L’ideologia animalista è una grave insidia alla pace.
Veramente la triste profezia di M.Foucault: “l’uomo è un’invenzione, di cui l’archeologia del nostro pensiero mostra agevolmente la data recente. E forse la fine prossima” (in Le parole e le cose, ed. Rizzoli, Milano 1967, pag. 414) si sta compiutamente realizzando.

 Il compito di costruire la pace è immane poiché esso coincide col compito di ricostruire la verità intera dell’uomo: in noi e fuori di noi.
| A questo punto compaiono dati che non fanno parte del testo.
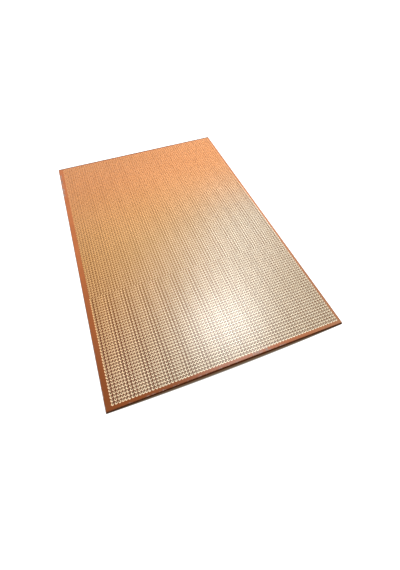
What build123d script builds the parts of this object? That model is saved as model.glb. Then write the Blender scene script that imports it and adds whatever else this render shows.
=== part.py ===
from build123d import *
import os

os.makedirs("parts", exist_ok=True)

# Driving dimensions, in millimetres. The board lies flat, copper side up.
# X runs across it, Y along it, and the origin is on its underside, at the middle.
board_width = 200.0
board_length = 300.0
board_thickness = 1.6
hole_pitch = 2.54
hole_diameter = 1.0
edge_break = 0.2  # the worn slope along the top of the sheared edges
least_margin = 3.5  # from an edge of the sheet to the first line of hole centres, at least
grid_offset = 1.1  # the sheet was sheared off centre, so the left margin is the wide one
strip_count = 24  # the sheet is written in strips, each with fewer than 400 holes

# The grid of holes fills the sheet between its margins.
hole_columns = int((board_width - 2 * least_margin) / hole_pitch) + 1
hole_rows = int((board_length - 2 * least_margin) / hole_pitch) + 1
first_row_y = -(hole_rows - 1) * hole_pitch / 2


def boundary_y(row):
    """Where a strip begins: an end of the sheet, or halfway between this row and the one before."""
    if row == 0:
        return -board_length / 2
    if row == hole_rows:
        return board_length / 2
    return first_row_y + (row - 0.5) * hole_pitch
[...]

“Ma rimane altresì vero che ogni fine nella storia contiene necessariamente un nuovo inizio; questo inizio è la promessa, l’unico «messaggio» che la fine possa presentare. L’inizio, prima di diventare avvenimento storico, è la suprema capacità dell’uomo; politicamente si identifica con la libertà umana. «Initium ut esset, creatus est homo», «affinché ci fosse un inizio, è stato creato l’uomo», dice Agostino (De civitate Dei XII, 20). Questo inizio è garantito da ogni nuova nascita; è in verità ogni uomo”.
(H.Arendt, op. cit., pag. 650. In realtà la citazione esatta è: hoc (= initium) ergo ut esset, creatus est homo, ante quem nullus fuit).

L’angelo disse ai pastori: “questo per voi il segno: troverete un bambino”.